Короче говоря, у Стендаля, Бальзака и Флобера психологический портрет героя создается прежде всего для читателя, а у Толстого и Достоевского этот портрет имеет «выворотную» природу, поскольку герой выворачивается наизнанку в первую очередь перед своими романными контрагентами и лишь благодаря этим разнообразным фейерверкам становится в какой-то степени (чаще всего небольшой) понятен и читателю как наблюдателю второго уровня, а скорее, даже третьего, поскольку наблюдателем второго уровня является сам автор романа.

Не желая утомлять читателя наукообразными терминами, я скажу простым языком, что в русском классическом романе психология персонажей изображается преимущественно в режиме показа, своего рода сценического представления, а в европейском – посредством заглядывания внутрь персонажа, интроспекции. О причинах этого различия можно говорить долго; при этом очевидно, что корнями они уходят в некоторые особенности русского национального характера, в равной мере свойственные как графу Толстому, так и простому крестьянину.

Собственно, «вывернутый наизнанку» тип психологического анализа и является той фирменной фишкой, благодаря которой русская классическая литература стала популярной на Западе и была включена в золотой культурный фонд человечества. Ее готовность рассказывать, условно говоря, про дочку с зятем первому встречному – индивидуальная особенность, которая до какой-то степени остается востребованной за пределами России по сей день. В связи с этим возникает ряд актуальных вопросов, которые следует сформулировать в конце статьи.

Первое. Сохраняется ли мировая традиция восприятия русской культуры под углом зрения «перформативной психологии»? Думаю, что да; этим объясняется повышенный интерес на Западе к тем российским произведениям, которые у нас неточно и неверно именуются «чернушными». На самом деле они не столько чернушные, сколько матричные – воспроизводящие определенный тип художественного произведения в режиме испорченной шарманки.

Второе. В состоянии ли современная российская культура полноценно удовлетворять спрос на произведения такого рода? Думаю, что здесь ответ скорее отрицательный. Дело в том, что лучшая часть послевоенной советской и российской литературы – от Солженицына до Сорокина – в значительной степени занимается критическим пересмотром классического наследия, причем критика эта принимает все более радикальные формы. В этих условиях «обслуживание лейбла» становится уделом авторов третьего ряда. По причине немалой «залитературенности» отечественного кинематографа то же соображение в равной мере относится и к кино.

Третье. С учетом двух изложенных выше обстоятельств есть ли шанс у российской культуры выйти из архаичной ниши условных «достоевщины» и «чеховщины» к новым горизонтам понимания мира и человека?

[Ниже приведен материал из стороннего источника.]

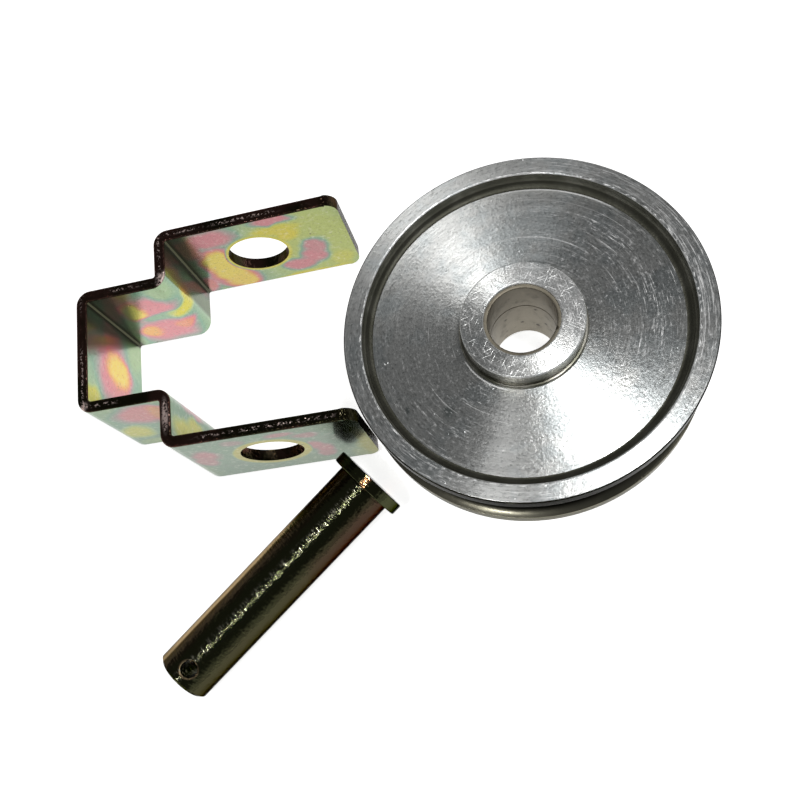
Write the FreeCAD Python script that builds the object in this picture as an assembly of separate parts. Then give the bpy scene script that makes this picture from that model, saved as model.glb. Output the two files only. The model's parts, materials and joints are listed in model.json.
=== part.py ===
import FreeCAD, Part

import math
import os
from FreeCAD import Vector

# Gate wheel kit: a grooved wheel with two pressed-in bushes, its bent bracket and its headed pin.
#
# The three things lie beside each other on one flat surface: the wheel on the end of its hub, the bracket
# on the edge of its strip and the pin on its side. Millimetres. The origin is the middle of the wheel's
# bore, +Z is up along the bore, and +X runs along the bracket's ears, from its base towards the wheel.

# Wheel
rim_radius = 50.0
rim_width = 26.0
hub_length = 31.8
hub_radius = 16.7
web_thickness = 18.4
recess_mouth_radius = 44.8
recess_floor_radius = 44.4
recess_fillet = 2.2
collar_radius = 17.6            # low turned ring round the foot of the hub
collar_height = 1.0
groove_radius = 8.0             # half-round groove for a round rail
groove_centre_radius = 50.6
edge_chamfer = 0.5
corner_fillet = 0.5

# Bushes, pressed in from both ends of the hub
bush_bore_radius = 9.25
bush_wall = 1.0
bush_recess = 0.7               # how far each bush's end stands back from the hub's face
bush_chamfer = 0.3
bush_joint_height = 3.5         # where the two bushes meet, above the middle of the hub

# Bracket: one strip bent into a base, two walls, two steps and two ears
sheet = 3.5
strip_width = 37.0
half_channel = 16.0             # centre line to the inner face of a wall
half_gap = 30.8                 # centre line to the inner face of an ear
wall_length = 26.0              # base's inner face to the step's face on the wheel's side
ear_reach = 79.2                # base's inner face to the end of the ears
ear_hole_radius = 9.5
ear_hole_reach = 50.0           # base's inner face to the holes' axis
crease_radius = 0.7             # inside of each bend
bend_radius = 4.4               # outside of each bend
ear_corner_radius = 4.5

# Pin
pin_radius = 8.75
pin_length = 78.2               # under the head
head_radius = 11.6
head_thickness = 3.5
head_chamfer = 0.4
tail_chamfer = 0.8
cross_hole_radius = 2.5
cross_hole_reach = 72.8         # from under the head
cross_hole_chamfer = 0.5

# Where the bracket and the pin lie, seen from the wheel
surface_height = -hub_length / 2
bracket_base_x = -126.3
bracket_centre_y = 12.4
pin_head_x = -51.3
pin_head_y = -34.9
pin_heading = -141.0            # degrees about +Z, from the head to the tail
pin_roll = -15.5                # degrees about the pin's own axis

overshoot = 1.0                 # how far a cutting tool runs past the surface it cuts
tolerance = 0.01                # how near a point has to be to count as on an edge

ORIGIN = Vector(0, 0, 0)
X = Vector(1, 0, 0)
Y = Vector(0, 1, 0)
Z = Vector(0, 0, 1)


def turned(corners):
    """A solid turned about Z from the (radius, height) corners of its closed outline."""
    points = [Vector(radius, 0, height) for radius, height in corners]
    outline = Part.makePolygon(points + points[:1])
    return Part.Face(outline).revolve(ORIGIN, Z, 360)


def both_sides(corners):
    """The outline's upper corners, followed by the same corners below the middle."""
    return corners + [(radius, -height) for radius, height in reversed(corners)]


def edges_where(shape, test):
    """The shape's edges for whose two middle points the test holds."""
    found = []
    for edge in shape.Edges:
        first, last = edge.FirstParameter, edge.LastParameter
        points = [edge.valueAt(first + share * (last - first)) for share in (0.3, 0.6)]
        if all(test(point) for point in points):
            found.append(edge)
    return found


def on_ring(radius, height):
    """A test for points at a radius from the bore's axis, at a height above or below the middle."""
    def test(point):
        off_radius = abs(math.hypot(point.x, point.y) - radius)
        off_height = abs(abs(point.z) - height)
        return max(off_radius, off_height) < tolerance
    return test


def make_wheel():
    half_hub = hub_length / 2
    half_rim = rim_width / 2
    half_web = web_thickness / 2
    seat_radius = bush_bore_radius + bush_wall
    blank = turned(both_sides([
        (seat_radius, half_hub - edge_chamfer),
        (seat_radius + edge_chamfer, half_hub),
        (hub_radius - edge_chamfer, half_hub),
        (hub_radius, half_hub - edge_chamfer),
        (hub_radius, half_web + collar_height),
        (collar_radius, half_web + collar_height),
        (collar_radius, half_web),
        (recess_floor_radius, half_web),
        (recess_mouth_radius, half_rim - edge_chamfer),
        (recess_mouth_radius + edge_chamfer, half_rim),
        (rim_radius - edge_chamfer, half_rim),
        (rim_radius, half_rim - edge_chamfer),
    ]))
    grooved = blank.cut(Part.makeTorus(groove_centre_radius, groove_radius))
    half_mouth = math.sqrt(groove_radius ** 2 - (groove_centre_radius - rim_radius) ** 2)
    small = edges_where(grooved, on_ring(rim_radius, half_mouth))
    small += edges_where(grooved, on_ring(collar_radius, half_web + collar_height))
    rounded = grooved.makeFillet(corner_fillet, small)
    return rounded.makeFillet(recess_fillet, edges_where(rounded, on_ring(recess_floor_radius, half_web)))


def make_bush(low, high):
    """A thin sleeve between two heights, chamfered inside at both ends."""
    return turned([
        (bush_bore_radius + bush_chamfer, low),
        (bush_bore_radius + bush_wall, low),
        (bush_bore_radius + bush_wall, high),
        (bush_bore_radius + bush_chamfer, high),
        (bush_bore_radius, high - bush_chamfer),
        (bush_bore_radius, low + bush_chamfer),
    ])


def make_bracket():
    step_back = wall_length - sheet
    inner = [(0, half_channel), (wall_length, half_channel), (wall_length, half_gap)]
    outer = [
        (step_back, half_gap + sheet),
        (step_back, half_channel + sheet),
        (-sheet, half_channel + sheet),
    ]
    end = [(ear_reach, half_gap), (ear_reach, half_gap + sheet)]
    half = inner + end + outer
    corners = half + [(reach, -side) for reach, side in reversed(half)]
    base_corner = Vector(bracket_base_x, bracket_centre_y, surface_height)
    points = [base_corner + Vector(reach, side, 0) for reach, side in corners]
    strip = Part.Face(Part.makePolygon(points + points[:1])).extrude(Z * strip_width)

    def bends(places):
        """The upright edges at the given (reach, side) places and at their mirror images."""
        def test(point):
            reach = point.x - bracket_base_x
            side = abs(point.y - bracket_centre_y)
            return any(math.hypot(reach - r, side - s) < tolerance for r, s in places)
        return edges_where(strip, test)

    creases = [inner[0], outer[1], inner[2]]
    outsides = [outer[2], inner[1], outer[0]]
    strip = strip.makeFillet(crease_radius, bends(creases))
    strip = strip.makeFillet(bend_radius, bends(outsides))

    def at_ear_corner(point):
        off_end = abs(point.x - bracket_base_x - ear_reach)
        off_edge = abs(abs(point.z - surface_height - strip_width / 2) - strip_width / 2)
        return max(off_end, off_edge) < tolerance

    strip = strip.makeFillet(ear_corner_radius, edges_where(strip, at_ear_corner))

    drill_length = 2 * (half_gap + sheet + overshoot)
    drill_start = Vector(
        bracket_base_x + ear_hole_reach,
        bracket_centre_y - drill_length / 2,
        surface_height + strip_width / 2,
    )
    return strip.cut(Part.makeCylinder(ear_hole_radius, drill_length, drill_start, Y))


def make_pin():
    """The pin along +X with its head's underside at the origin, then laid on the surface."""
    profile = [
        (-head_thickness, 0),
        (-head_thickness, head_radius - head_chamfer),
        (head_chamfer - head_thickness, head_radius),
        (-head_chamfer, head_radius),
        (0, head_radius - head_chamfer),
        (0, pin_radius),
        (pin_length - tail_chamfer, pin_radius),
        (pin_length, pin_radius - tail_chamfer),
        (pin_length, 0),
    ]
    points = [Vector(along, 0, out) for along, out in profile]
    pin = Part.Face(Part.makePolygon(points + points[:1])).revolve(ORIGIN, X, 360)
    drill_start = Vector(cross_hole_reach, 0, -pin_radius - overshoot)
    drill = Part.makeCylinder(cross_hole_radius, 2 * (pin_radius + overshoot), drill_start, Z)
    mouth_depth = cross_hole_chamfer + overshoot
    for side in (1, -1):
        bottom = Vector(cross_hole_reach, 0, side * (pin_radius - cross_hole_chamfer))
        mouth_radius = cross_hole_radius + mouth_depth
        mouth = Part.makeCone(cross_hole_radius, mouth_radius, mouth_depth, bottom, Z * side)
        drill = drill.fuse(mouth)
    pin = pin.cut(drill)
    tilt = math.degrees(math.atan2(head_radius - pin_radius, pin_length))
    pin.rotate(ORIGIN, X, pin_roll)
    pin.rotate(ORIGIN, Y, tilt)
    pin.rotate(ORIGIN, Z, pin_heading)
    axis_height = surface_height + head_radius * math.cos(math.radians(tilt))
    pin.translate(Vector(pin_head_x, pin_head_y, axis_height))
    return pin


bush_end = hub_length / 2 - bush_recess
parts = {
    "wheel_body": make_wheel(),
    "upper_bush": make_bush(bush_joint_height, bush_end),
    "lower_bush": make_bush(-bush_end, bush_joint_height),
    "bent_bracket": make_bracket(),
    "clevis_pin": make_pin(),
}

os.makedirs("parts", exist_ok=True)
for name, shape in parts.items():
    state = "valid" if shape.isValid() and len(shape.Solids) == 1 else "BROKEN"
    box = shape.BoundBox
    low = [round(v, 2) for v in (box.XMin, box.YMin, box.ZMin)]
    high = [round(v, 2) for v in (box.XMax, box.YMax, box.ZMax)]
    print(name, state, round(shape.Volume / 1000, 2), "cm3", low, high)
    shape.exportStep(f"parts/{name}.step")
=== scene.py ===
"""Gate wheel kit: the finished look of a grooved gate wheel with two pressed-in bushes, its bent
bracket and its headed pin, laid out beside each other on a pale table. Metres, +Z up, origin at the
middle of the wheel's bore, as in the CAD model. It is laid out as an add-on with one button per piece.
"""

import json
import math

import bmesh
import bpy
from bpy.props import FloatProperty, FloatVectorProperty, IntProperty, PointerProperty
from mathutils import Matrix, Vector


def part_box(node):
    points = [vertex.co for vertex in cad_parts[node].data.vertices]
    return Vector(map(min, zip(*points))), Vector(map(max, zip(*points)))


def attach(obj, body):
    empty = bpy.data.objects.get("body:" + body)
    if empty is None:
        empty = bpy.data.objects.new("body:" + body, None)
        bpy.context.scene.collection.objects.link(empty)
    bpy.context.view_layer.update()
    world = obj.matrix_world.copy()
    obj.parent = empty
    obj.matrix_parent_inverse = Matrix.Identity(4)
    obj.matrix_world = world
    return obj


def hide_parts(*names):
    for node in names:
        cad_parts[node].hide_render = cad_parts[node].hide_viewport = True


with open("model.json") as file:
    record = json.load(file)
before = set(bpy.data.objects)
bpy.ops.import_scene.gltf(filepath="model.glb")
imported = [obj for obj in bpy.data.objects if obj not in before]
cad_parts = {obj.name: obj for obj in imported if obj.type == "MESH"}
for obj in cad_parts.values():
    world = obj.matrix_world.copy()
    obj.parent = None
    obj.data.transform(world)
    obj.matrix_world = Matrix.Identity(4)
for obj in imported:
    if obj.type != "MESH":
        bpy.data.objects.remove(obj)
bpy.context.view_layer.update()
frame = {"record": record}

bl_info = {
    "name": "Gate wheel kit",
    "version": (1, 0, 0),
    "blender": (4, 5, 0),
    "location": "View3D > Sidebar > Gate wheel",
    "description": "Builds the finished gate wheel, bushes, bracket and pin around their CAD model",
    "category": "Add Mesh",
}

MM = 0.001
Z = Vector((0, 0, 1))

# Places and sizes that the CAD model fixes
wheel_low, wheel_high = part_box("wheel_body")
bush_outside_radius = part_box("upper_bush")[1].x
bracket_low, bracket_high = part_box("bent_bracket")
mounts = {mount["name"]: mount for mount in frame["record"]["mounts"]}
shank = mounts["pin_shank"]
shank_axis = Vector(shank["axis"]).normalized()
shank_middle = Vector(shank["pos_m"])
shank_radius = shank["dims"]["r_mm"] * MM
shank_length = shank["dims"]["length_mm"] * MM
split_hole = mounts["split_pin_hole"]
split_hole_axis = Vector(split_hole["axis"]).normalized()
split_hole_middle = Vector(split_hole["pos_m"])
split_hole_radius = split_hole["dims"]["r_mm"] * MM
ear_hole = mounts["bracket_pin_holes"]
ear_hole_radius = ear_hole["dims"]["r_mm"] * MM
bush_bore_radius = mounts["wheel_bore"]["dims"]["r_mm"] * MM


def length(label, description, default):
    """A property for a length that a user may change, with its default in metres."""
    return FloatProperty(
        name=label, description=description, default=default, min=0.0, unit="LENGTH", precision=5)


def facets(description, default):
    """A property for the number of facets round a turned piece."""
    return IntProperty(name="Segments", description=description, default=default, min=24, max=512)


def tint(label, description, default):
    """A property for a colour."""
    return FloatVectorProperty(
        name=label, description=description, default=default, size=4, min=0.0, max=1.0, subtype="COLOR")


def place(label, description, default):
    return FloatVectorProperty(
        name=label, description=description, default=default, unit="LENGTH", subtype="TRANSLATION",
        precision=5)


def power(label, description, default):
    """A property for a lamp's power, with its default in watts."""
    return FloatProperty(name=label, description=description, default=default, min=0.0, unit="POWER")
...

Отрицательный ответ подразумевает закрепление ее провинциальной и, по существу, музейной природы, которая уже имеет место. Положительный ответ предполагает некоторые подвижки в содержании национального характера, которые выходят далеко за область художественного творчества. Хотя и художественное творчество может в меру сил этим подвижкам содействовать.

Условием такого содействия, как ни грустно об этом говорить, является достаточная степень дистанцированности художника от Настасьи Филипповны, Пьера, Родиона Романовича и иже с ними. Ну или, по крайней мере, готовность художника задуматься о том, почему стотысячная пачка ассигнаций в итоге неизменно оказывается в печке.